River Homelink in Battle Ground continues to prioritize its outdoor space by creating a willow hut for an outdoor classroom and allowing a habitat area to thrive and even growing produce.

The school’s addition of a living willow hut is still growing as last school year Kris Potter, outdoor learning coordinator at River Homelink, used the help of an aspiring Eagle Scout to plant over 60 willow tree saplings in a circle that will ultimately form a natural covered area big enough for a classroom to utilize.

“We had three classes that came out here yesterday, and they had little pieces of cardboard that they sat on and we did some stuff in [the willow hut],” Potter said.

The willows won’t grow to be watertight, but the leafed roof will provide a shady space for an entire classroom to use, Potter added.

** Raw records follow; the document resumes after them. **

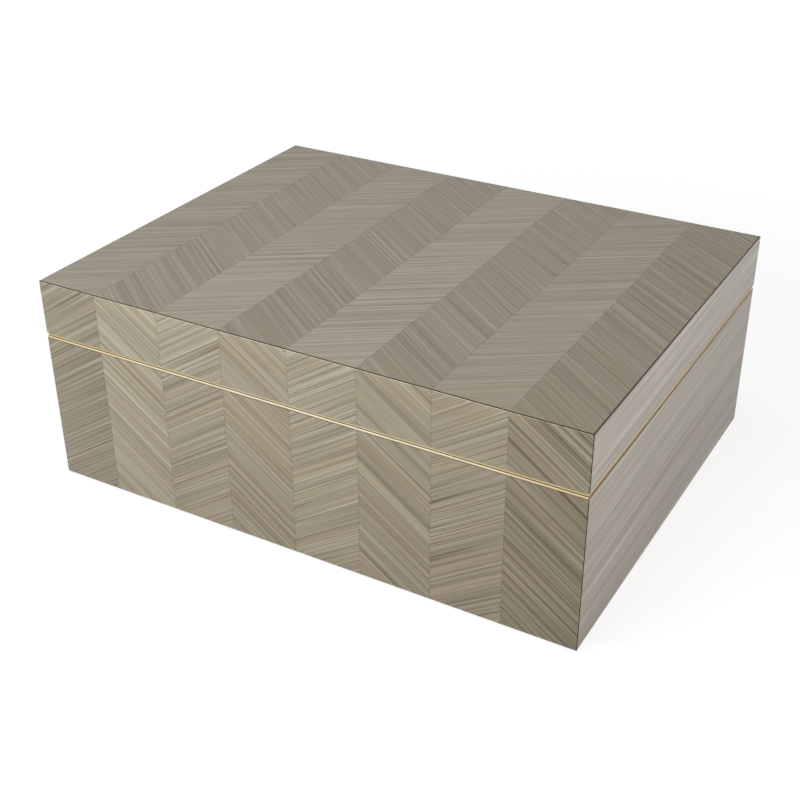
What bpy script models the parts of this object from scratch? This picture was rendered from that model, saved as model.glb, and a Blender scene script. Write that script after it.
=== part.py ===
"""A lidded wooden box in chevron veneer, with brass rims, a suede lining and two rear stop hinges.

Metres, +Z up. The front faces -Y and the hinges are at +Y. The origin is at the centre of the felt
that the box stands on. Walls are drawn in their own coordinates: s along the wall, u inward from the
outer face, z up.
"""
import math

import bmesh
import bpy

# Overall sizes of the wood
BOX_WIDTH = 0.310
BOX_DEPTH = 0.240
BASE_HEIGHT = 0.0863
LID_HEIGHT = 0.0317

# Gaps
GLUE_LINE = 0.0001
SEAM_GAP = 0.0003
RUNNING_GAP = 0.0003
LIP_CLEARANCE = 0.0006
OVERRUN = 0.002

# Veneer
VENEER = 0.0006
STRIP_GAP = 0.00008
ARRIS_RADIUS = 0.0005
ARRIS_LIMIT_SHARE = 0.85
ARRIS_STEPS = 3
STRIP_EDGE_SHARES = (0.0, 0.1200, 0.2475, 0.3712, 0.4985, 0.6222, 0.7498, 0.8730, 1.0)

# Wooden walls and boards
BASE_CORE = 0.009
BOTTOM_BOARD = 0.005
TOP_BOARD = 0.008
REBATE = 0.004

# Brass rims
BASE_RIM_HEIGHT = 0.001
BASE_RIM_EASING = 0.0004
LID_RIM_HEIGHT = 0.0008

# Bevel through the lid's veneers at their low edge, which its brass strip is set in by
LID_EDGE_HEIGHT = 0.001
LID_EDGE_DEPTH = 0.0005

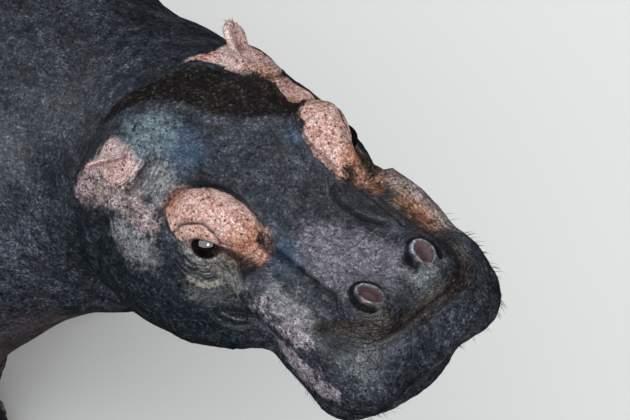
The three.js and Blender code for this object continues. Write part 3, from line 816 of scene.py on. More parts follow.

The entire River Homelink Outdoor Learning Space was once a large patch of grass. The habitat area began in 2015 and has continued to thrive and provide urban wildlife a safe habitat. The students expressed their love for watching bird nests and finding small critters and insects right on their school’s campus.

Between the habitat area and the willow hut is a large swath of vegetable gardens. The school has two gardening electives, a kindergarten through fourth-grade and a fourth through eighth-grade gardening elective, Potter said. Potter also teaches a nature studies course for students in second through sixth grades.



“I’m always trying to encourage the regular teachers to bring their kids out,” Potter said. “But now that they have a place that they can actually come out to, even if they’re going to do silent reading or read aloud, even if they’re working on a math sheet, they can come out here and sit and do it outside. There’s so many benefits to being outside and being surrounded by green things.”

During the first week of the school year, Potter led nearly two dozen parents, teachers, community members and students in an effort to spruce up the outdoor space. The volunteers pulled weeds, removed dead limbs and spread wood chips.

With the outdoor learning space spruced up and thriving, teachers at River Homelink have found the space to be beneficial and enjoyable.

“It’s an opportunity to bring the textbook to the outside and so more kids can be involved with their hands in the outdoors,” teacher Vicki Campbell said. “Last year, my class came out and we did the bean planting, and so now this year they came back to school, they’re able to see what they did last spring.”

Students study different kinds of leaf structures, do weathering and erosion experiments and more in Campbell’s class when they take their textbook to the outdoor learning space.

On Thursday, Sept. 7, some of the primary school students picked fresh berries from trees and searched for insects. The students said they enjoy watching the pretty plants grow, being able to do gardening activities, finding the critters under logs and many other things that most schools can’t do without a field trip.